The Environment Agency describes EDM data as “key” to its regulation of water companies and says that the “robust and consistent” monitoring they provide helps it to direct around £1bn per year of investment in infrastructure. Environmental performance forms a key part of Ofwat’s (the water services regulation authority) considerations on the extent to which water companies are allowed to raise their bills.

There are signs that water companies themselves are aware that EDMs can be unreliable. At least 2,500 remote cameras have been installed at storm overflows around the UK to allow companies to check if spills are really happening, but the companies are not compelled to share the camera data with the Environment Agency.

This confusion appears convenient for water companies. Because EDMs only measure the duration of a sewage spill – and not the amount spilled – it is much harder for the government to impose fines or charges. The Liberal Democrat manifesto promises a “sewage tax”, while the Labour manifesto commits to “automatic and severe fines” and “independent monitoring of every outlet”. Such measures will be impossible without reliable data.

If flow meters were used to measure spills, said Hammond, “you might be charged per litre of what you’ve spilled. And if it turns out it was illegal as well, then maybe you could then add a fine on top. You wouldn't need to go to court, you would just introduce it as a charge. Most companies definitely don't want that.”

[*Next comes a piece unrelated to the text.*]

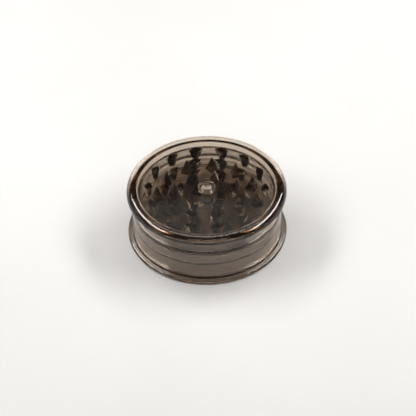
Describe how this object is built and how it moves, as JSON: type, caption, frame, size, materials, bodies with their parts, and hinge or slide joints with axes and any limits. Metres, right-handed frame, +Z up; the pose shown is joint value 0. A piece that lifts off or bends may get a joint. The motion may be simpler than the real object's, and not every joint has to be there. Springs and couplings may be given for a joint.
{
  "type": "hand grinder",
  "caption": "Low round hand grinder of clear smoke plastic: toothed lid that turns on a toothed tray, over a shallow storage base, held shut by small centre magnets.",
  "frame": {"origin": "centre of the flat underside of the storage base", "axes": "+Z up along the grinder's axis; all four moving joints share this axis"},
  "size_m": [0.06, 0.06, 0.0227],
  "materials": {
    "smoke_plastic": "clear smoke-grey moulded plastic, polished",
    "magnet_nickel": "nickel plate, slightly dull",
    "magnet_ferrite": "bare ferrite, matt grey-black"
  },
  "bodies": {
    "base": {"storage_base": "smoke_plastic"},
    "tray_core": {"tray_magnet": "magnet_ferrite"},
    "tray": {"grinding_tray": "smoke_plastic"},
    "lid_core": {"lid_magnet": "magnet_nickel"},
    "lid": {"lid": "smoke_plastic"}
  },
  "joints": [
    {"name": "tray_lift", "type": "slide", "parent": "base", "child": "tray_core", "axis": [0, 0, 1], "range_m": [0, 0.03]},
    {"name": "tray_turn", "type": "hinge", "parent": "tray_core", "child": "tray", "pos_m": [0, 0, 0.0137], "axis": [0, 0, 1], "continuous": true},
    {"name": "lid_lift", "type": "slide", "parent": "tray", "child": "lid_core", "axis": [0, 0, 1], "range_m": [0, 0.03]},
    {"name": "lid_turn", "type": "hinge", "parent": "lid_core", "child": "lid", "pos_m": [0, 0, 0.0212], "axis": [0, 0, 1], "continuous": true}
  ]
}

Dodgy data also helps to shape the public's perception of sewage spills. A small run-off of mostly rainwater and a billion-litre spill of raw sewage become the same data point, if they last for the same amount of time, and headlines can only report the dispassionate statistics of hours of spillage. Thanks to the government's failure to establish reliable facts about sewage spills, the true extent of water companies’ failure to protect the environment remains obscure.